AVAILABLE DATA:
_ _ _ _ _

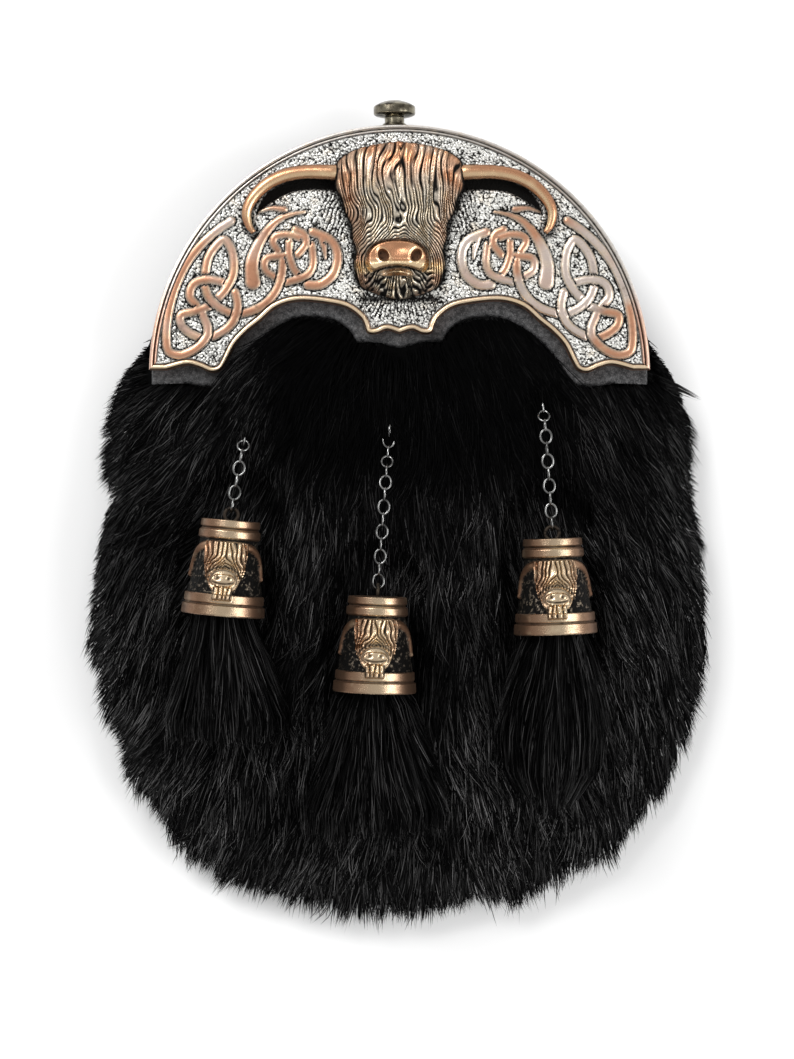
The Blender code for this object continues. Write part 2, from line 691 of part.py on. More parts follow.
def direction(lean, rise=0.0):
    """Return the unit vector at a lean from straight down the pouch."""
    angle = math.radians(lean)
    return Vector((math.sin(angle), -math.cos(angle), rise)).normalized()


def link_pitch():
    """Distance between neighbouring links, whose wires bite into each other."""
    return LINK_LENGTH - 4.0 * WIRE_RADIUS + LINK_BITE


def chain_joints(pendant):
    """Return the points where the chain's links meet, from the anchor to the bell."""
    pitch = link_pitch()
    down = direction(pendant.chain_lean)
    point = Vector((pendant.anchor_x * BAG_HALF_WIDTH,
                    FUR_CENTRE_Y - pendant.anchor_down * FUR_LENGTH, ANCHOR_Z))
    joints = [point]
    for index in range(pendant.links):
        share = (index + 1) / pendant.links / CHAIN_RISE_SHARE
        target = ANCHOR_Z + (PENDANT_Z - ANCHOR_Z) * smooth_step(share)
        rise = target - point.z
        level = math.sqrt(pitch ** 2 - rise ** 2)
        point = point + down * level + Vector((0.0, 0.0, rise))
        joints.append(point)
    return joints


def ring_shape(centre, along, across, half_length, half_width, wire, steps):
    """Return one oval ring of wire in the plane of two directions."""
    normal = along.cross(across)
    rings = []
    for step in range(steps):
        angle = 2.0 * math.pi * step / steps
        middle = centre + half_length * math.cos(angle) * along + half_width * math.sin(angle) * across
        outward = (math.cos(angle) * along / half_length
                   + math.sin(angle) * across / half_width).normalized()
        rings.append([middle - wire * (math.cos(turn) * outward + math.sin(turn) * normal)
                      for turn in (2.0 * math.pi * side / WIRE_SIDES for side in range(WIRE_SIDES))])
    vertices, faces = loft(rings, close_start=False, close_end=False)
    last = (steps - 1) * WIRE_SIDES
    for side in range(WIRE_SIDES):
        after = (side + 1) % WIRE_SIDES
        faces.append((last + side, last + after, after, side))
    return vertices, faces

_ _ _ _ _

WHAT IS EXPECTED: Starting at the first line of the data above, please restate word for word every line up to and including the one that holds "return joints", and add nothing else.

EXERCISE RESULT:
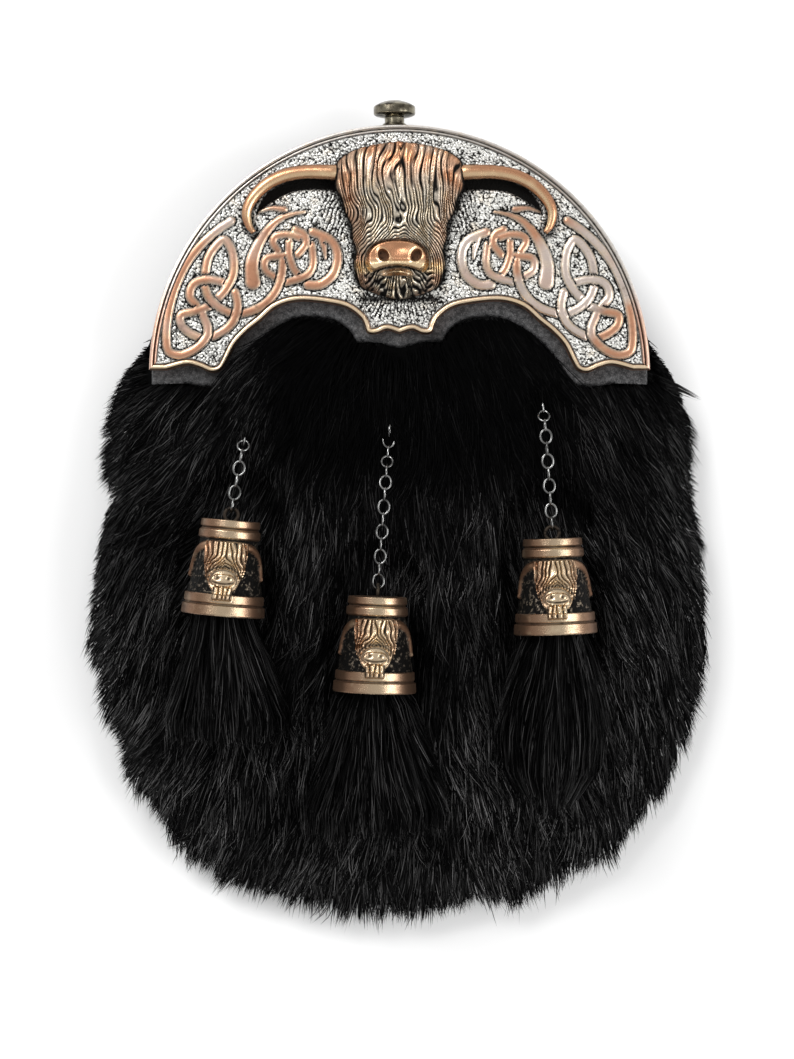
The Blender code for this object continues. Write part 2, from line 691 of part.py on. More parts follow.
def direction(lean, rise=0.0):
    """Return the unit vector at a lean from straight down the pouch."""
    angle = math.radians(lean)
    return Vector((math.sin(angle), -math.cos(angle), rise)).normalized()


def link_pitch():
    """Distance between neighbouring links, whose wires bite into each other."""
    return LINK_LENGTH - 4.0 * WIRE_RADIUS + LINK_BITE


def chain_joints(pendant):
    """Return the points where the chain's links meet, from the anchor to the bell."""
    pitch = link_pitch()
    down = direction(pendant.chain_lean)
    point = Vector((pendant.anchor_x * BAG_HALF_WIDTH,
                    FUR_CENTRE_Y - pendant.anchor_down * FUR_LENGTH, ANCHOR_Z))
    joints = [point]
    for index in range(pendant.links):
        share = (index + 1) / pendant.links / CHAIN_RISE_SHARE
        target = ANCHOR_Z + (PENDANT_Z - ANCHOR_Z) * smooth_step(share)
        rise = target - point.z
        level = math.sqrt(pitch ** 2 - rise ** 2)
        point = point + down * level + Vector((0.0, 0.0, rise))
        joints.append(point)
    return joints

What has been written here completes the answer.